What Lakmé's shareholders must also recall is the manner in which its cash surpluses were invested by the company. The directors' report in the 1996-97 annual report states: "The company is looking at other avenues to expand its capacity to service the needs of the joint venture (Lakmé-Lever)." What is intriguing is that the same directors now contend that the "possibilities of future growth in manufacturing profits were not large due to small profit margins." That was the reason why the company decided to enter the retail business: it purchased the Bangalore-based Littlewoods, utilising "only a part of the financial resources available at that time" while "leaving sufficient funds to generate returns for the shareholders."

Of course, it is true that, as in 1996-97, most of the money that accrued to Lakmé was invested in financial assets. That year, the loans advanced by Lakmé increased by Rs 91.59 crore to Rs 112.56 crore. Of this sum, Rs 57.42 crore was extended as bills discounted, and Rs 36.50 crore as loans to corporates. An analysis of Lakmé's 1996-97 annual report reveals that the income from short-term loans and other financial assets constituted 41.60 per cent of its total revenues (excluding extraordinary income) of Rs 56.94 crore. And financial assets comprised a whopping 85.15 per cent of its total asset base of Rs 69.14 crore compared to only 16.74 per cent of the Rs 166.43-crore asset base in the previous year.
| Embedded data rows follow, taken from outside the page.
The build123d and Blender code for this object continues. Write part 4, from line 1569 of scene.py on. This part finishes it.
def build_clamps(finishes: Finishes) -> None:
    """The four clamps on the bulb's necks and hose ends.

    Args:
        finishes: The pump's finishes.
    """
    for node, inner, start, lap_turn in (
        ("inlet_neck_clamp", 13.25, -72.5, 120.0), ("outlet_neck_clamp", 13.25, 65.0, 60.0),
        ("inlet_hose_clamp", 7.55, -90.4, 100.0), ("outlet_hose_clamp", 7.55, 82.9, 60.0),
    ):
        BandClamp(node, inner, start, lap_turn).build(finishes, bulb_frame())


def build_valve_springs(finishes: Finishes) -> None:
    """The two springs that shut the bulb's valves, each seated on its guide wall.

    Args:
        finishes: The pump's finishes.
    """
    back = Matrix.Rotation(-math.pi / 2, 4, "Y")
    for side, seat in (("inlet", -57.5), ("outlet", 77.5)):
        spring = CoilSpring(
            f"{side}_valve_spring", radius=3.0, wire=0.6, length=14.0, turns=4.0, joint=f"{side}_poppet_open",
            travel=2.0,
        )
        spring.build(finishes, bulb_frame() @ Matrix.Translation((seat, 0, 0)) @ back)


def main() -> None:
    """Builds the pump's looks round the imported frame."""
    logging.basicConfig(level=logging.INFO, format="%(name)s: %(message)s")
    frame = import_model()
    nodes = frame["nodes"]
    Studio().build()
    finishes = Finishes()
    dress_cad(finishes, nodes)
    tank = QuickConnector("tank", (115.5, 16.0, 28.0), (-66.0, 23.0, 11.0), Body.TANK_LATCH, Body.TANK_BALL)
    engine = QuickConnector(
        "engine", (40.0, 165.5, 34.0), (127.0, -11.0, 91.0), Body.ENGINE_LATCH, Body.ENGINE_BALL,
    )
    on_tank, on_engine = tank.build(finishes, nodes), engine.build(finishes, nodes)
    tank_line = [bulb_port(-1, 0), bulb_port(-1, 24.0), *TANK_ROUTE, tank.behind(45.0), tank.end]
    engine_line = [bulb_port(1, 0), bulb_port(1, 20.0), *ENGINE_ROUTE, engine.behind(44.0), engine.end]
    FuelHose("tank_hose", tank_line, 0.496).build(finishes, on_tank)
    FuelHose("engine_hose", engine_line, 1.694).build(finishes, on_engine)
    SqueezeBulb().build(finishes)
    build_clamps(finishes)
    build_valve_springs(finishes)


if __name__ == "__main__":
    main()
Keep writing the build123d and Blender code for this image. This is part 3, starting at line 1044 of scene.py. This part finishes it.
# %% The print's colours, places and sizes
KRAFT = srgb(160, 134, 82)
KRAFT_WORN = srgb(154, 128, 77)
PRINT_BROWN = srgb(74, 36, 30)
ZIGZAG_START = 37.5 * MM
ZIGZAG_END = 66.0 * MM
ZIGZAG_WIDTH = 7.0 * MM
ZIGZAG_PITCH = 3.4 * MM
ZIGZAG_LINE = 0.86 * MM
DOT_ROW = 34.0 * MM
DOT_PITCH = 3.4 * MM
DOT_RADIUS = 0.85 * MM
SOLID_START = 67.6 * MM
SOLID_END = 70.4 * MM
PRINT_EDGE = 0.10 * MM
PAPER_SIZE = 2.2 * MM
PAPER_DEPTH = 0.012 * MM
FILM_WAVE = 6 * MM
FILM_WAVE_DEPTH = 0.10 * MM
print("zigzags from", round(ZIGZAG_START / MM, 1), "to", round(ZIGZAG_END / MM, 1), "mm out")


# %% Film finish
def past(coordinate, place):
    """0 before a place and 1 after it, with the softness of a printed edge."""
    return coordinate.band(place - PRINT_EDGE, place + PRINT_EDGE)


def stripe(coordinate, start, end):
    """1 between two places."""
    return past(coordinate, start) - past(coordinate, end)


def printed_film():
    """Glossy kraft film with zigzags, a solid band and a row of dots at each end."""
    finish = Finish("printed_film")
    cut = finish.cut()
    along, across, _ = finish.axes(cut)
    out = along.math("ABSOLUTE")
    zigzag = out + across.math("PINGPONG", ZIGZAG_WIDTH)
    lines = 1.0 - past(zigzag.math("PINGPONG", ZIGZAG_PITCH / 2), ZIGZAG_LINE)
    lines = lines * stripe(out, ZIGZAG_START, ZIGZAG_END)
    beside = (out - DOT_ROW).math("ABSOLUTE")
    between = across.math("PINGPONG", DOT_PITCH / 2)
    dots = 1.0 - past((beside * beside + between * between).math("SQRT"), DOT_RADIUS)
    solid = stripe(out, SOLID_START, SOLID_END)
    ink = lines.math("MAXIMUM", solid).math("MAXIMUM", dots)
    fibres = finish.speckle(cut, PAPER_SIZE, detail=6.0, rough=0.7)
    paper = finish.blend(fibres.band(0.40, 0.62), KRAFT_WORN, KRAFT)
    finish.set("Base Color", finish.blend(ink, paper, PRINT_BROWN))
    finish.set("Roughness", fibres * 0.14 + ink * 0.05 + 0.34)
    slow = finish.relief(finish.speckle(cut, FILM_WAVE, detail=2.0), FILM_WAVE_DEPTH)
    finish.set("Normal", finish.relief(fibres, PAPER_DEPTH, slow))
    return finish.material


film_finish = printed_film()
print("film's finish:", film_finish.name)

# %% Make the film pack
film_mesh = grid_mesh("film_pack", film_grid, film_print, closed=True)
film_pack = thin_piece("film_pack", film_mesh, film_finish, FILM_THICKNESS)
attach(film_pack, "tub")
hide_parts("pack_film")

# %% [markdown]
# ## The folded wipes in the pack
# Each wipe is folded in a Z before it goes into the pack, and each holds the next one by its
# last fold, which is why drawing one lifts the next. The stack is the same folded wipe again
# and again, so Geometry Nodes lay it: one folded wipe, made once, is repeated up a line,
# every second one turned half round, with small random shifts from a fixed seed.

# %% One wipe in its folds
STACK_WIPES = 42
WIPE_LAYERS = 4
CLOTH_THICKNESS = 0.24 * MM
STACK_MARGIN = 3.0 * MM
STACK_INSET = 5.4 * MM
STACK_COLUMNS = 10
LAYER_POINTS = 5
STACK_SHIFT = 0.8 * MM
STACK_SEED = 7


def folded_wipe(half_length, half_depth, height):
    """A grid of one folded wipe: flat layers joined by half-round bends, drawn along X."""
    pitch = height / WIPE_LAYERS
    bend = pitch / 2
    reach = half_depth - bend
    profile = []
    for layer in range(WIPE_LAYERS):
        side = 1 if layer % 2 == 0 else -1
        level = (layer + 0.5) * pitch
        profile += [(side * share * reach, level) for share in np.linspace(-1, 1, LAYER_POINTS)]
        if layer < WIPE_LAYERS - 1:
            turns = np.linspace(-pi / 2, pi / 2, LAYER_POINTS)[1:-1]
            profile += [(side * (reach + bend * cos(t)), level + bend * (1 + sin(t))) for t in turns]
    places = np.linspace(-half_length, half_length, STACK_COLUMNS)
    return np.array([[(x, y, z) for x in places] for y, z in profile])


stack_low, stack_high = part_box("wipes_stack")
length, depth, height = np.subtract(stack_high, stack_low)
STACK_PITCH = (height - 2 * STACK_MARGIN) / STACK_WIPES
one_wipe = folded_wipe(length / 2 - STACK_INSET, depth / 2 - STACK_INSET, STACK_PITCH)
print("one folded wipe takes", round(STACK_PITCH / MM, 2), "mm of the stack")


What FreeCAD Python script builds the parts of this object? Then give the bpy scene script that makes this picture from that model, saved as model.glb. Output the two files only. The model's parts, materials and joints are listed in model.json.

Moreover, the investments schedule in its 1996-97 balance-sheet shows that Lakmé has purchased shares and fully-convertible debentures in many of the companies in the Rs 35,000-crore Tata Group--including Lakmé-Lever (Rs 10 crore), Tata Sons (Rs 5.30 crore), Rallis India (Rs 2 crore), and Lakmé Brands (Rs 8.25 crore). Clearly, the company is likely to continue with such investments until it finalises its business strategy. At this stage, according to Dil Vikas' Balakrishnan: "Shareholders should view Lakmé the way they would look at a finance company." Which means that roe, rather EPS, will be Lakmé's Source Of Radiant Beauty in the near future.